Every year, the largest festival of its kind in Ireland brings the best of international art to Belfast and brings international attention to the city’s dynamic arts practitioners. The Festival covers all art forms including theatre, dance, classical music, literature, jazz, comedy, visual arts, folk music and popular music, attracting over 100,000 visitors.
In the beginning there was an enterprising young undergraduate, Michael Emmerson, who started running a small event based on the campus of Queen's University, Belfast. The university, its students and the Belfast public saw that it was good and the infant Belfast Festival at Queen's was born. Ten years later and the Festival was ten times bigger and had already attracted such names as Dizzy Gillespie, Ravi Shankar, Laurence Olivier and Jimi Hendrix!
The dusty archives lurking in the caverns of the Festival House basement read like a who's who of prominent artists during the latter half of the 20th century.
In the 1970s the Festival was a cultural oasis in a landscape dominated by political upheaval and it was to act as a catalyst for the city's future cultural renaissance. By the early ’80s under the directorship of Michael Barnes, a former History lecturer, the Festival had expanded into a two week long arts extravaganza across the whole of the city and was hosting everything from Moscow State Ballet and the Royal Shakespeare Company to Dexy's Midnight Runners and the Flying Pickets! Billy Connolly and Rowan Atkinson had visited the Festival before they were famous and were welcomed back, while Michael Palin vowed never to take his one-man show anywhere else on earth such was his love of the event.
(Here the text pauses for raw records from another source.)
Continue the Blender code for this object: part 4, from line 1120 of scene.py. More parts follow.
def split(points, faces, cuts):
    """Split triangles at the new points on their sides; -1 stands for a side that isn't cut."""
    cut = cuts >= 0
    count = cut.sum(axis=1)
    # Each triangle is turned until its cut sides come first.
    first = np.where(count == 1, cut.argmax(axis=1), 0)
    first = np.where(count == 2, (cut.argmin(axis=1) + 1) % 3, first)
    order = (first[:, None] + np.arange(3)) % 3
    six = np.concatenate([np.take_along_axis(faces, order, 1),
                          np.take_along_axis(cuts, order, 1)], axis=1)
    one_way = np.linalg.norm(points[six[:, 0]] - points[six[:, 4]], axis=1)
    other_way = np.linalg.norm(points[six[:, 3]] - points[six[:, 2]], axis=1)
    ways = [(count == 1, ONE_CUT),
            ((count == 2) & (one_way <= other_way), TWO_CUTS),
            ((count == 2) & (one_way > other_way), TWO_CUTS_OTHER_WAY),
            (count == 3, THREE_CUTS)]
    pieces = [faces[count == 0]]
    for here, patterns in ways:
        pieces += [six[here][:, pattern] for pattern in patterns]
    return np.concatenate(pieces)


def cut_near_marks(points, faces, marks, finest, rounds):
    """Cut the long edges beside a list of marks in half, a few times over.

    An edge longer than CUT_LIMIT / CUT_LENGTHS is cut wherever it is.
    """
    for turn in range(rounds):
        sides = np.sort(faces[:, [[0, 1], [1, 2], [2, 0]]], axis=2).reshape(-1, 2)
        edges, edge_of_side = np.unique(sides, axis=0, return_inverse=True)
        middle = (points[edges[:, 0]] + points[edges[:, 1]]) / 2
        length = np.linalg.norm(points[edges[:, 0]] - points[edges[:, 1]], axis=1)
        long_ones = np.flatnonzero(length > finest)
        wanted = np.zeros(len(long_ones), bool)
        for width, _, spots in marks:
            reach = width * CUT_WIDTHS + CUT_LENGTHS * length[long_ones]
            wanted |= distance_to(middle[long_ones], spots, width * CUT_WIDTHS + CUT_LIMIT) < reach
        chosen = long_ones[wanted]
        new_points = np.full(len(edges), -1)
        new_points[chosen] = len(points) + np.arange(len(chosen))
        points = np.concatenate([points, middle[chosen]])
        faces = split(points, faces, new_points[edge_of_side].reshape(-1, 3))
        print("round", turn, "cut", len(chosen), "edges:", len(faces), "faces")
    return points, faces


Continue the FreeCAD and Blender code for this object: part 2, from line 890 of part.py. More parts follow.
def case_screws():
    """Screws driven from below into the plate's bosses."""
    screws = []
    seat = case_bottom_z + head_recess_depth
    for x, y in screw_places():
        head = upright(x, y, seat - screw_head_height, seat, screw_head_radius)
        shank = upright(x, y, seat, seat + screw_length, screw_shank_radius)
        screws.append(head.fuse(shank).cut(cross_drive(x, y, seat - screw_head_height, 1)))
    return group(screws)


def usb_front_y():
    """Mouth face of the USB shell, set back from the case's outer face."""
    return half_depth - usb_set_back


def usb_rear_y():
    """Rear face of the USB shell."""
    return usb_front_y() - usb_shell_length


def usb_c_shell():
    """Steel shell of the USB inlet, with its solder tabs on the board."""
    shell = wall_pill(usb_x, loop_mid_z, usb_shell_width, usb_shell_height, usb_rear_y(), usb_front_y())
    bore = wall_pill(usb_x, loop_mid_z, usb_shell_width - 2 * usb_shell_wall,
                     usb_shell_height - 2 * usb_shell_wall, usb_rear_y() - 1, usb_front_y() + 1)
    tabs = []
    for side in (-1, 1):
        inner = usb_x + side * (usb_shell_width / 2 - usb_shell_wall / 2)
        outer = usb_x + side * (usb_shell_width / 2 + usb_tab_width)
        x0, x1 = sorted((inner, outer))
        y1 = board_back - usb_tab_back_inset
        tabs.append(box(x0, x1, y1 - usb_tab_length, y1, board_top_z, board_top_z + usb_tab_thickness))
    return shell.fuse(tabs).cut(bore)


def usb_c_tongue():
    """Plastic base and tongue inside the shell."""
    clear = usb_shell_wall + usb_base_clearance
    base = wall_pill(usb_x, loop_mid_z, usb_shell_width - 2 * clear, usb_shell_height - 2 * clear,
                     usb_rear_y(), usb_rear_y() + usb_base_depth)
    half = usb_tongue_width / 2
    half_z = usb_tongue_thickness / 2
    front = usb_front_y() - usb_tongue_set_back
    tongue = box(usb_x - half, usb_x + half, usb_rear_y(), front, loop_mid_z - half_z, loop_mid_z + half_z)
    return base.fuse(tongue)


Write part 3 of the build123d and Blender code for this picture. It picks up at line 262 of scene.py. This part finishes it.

One of the Festival's enduring key roles is as an advocate of local work, giving Belfast's arts practitioners a unique opportunity to present their work on an international platform. Eminent figures Seamus Heaney, Paul Muldoon, James Galway, Van Morrison, Stewart Parker and Marie Jones were welcomed early in their careers and recent productions by local theatre companies such as Tinderbox, Ransom, Prime Cut and Kabosh have thrived during the Festival.
More recently, the Festival has welcomed Robert Wilson, Alfred Brendel, Merce Cunningham, Philip Glass, Nick Cave, Kylie Minogue and Yoko Ono as its guests.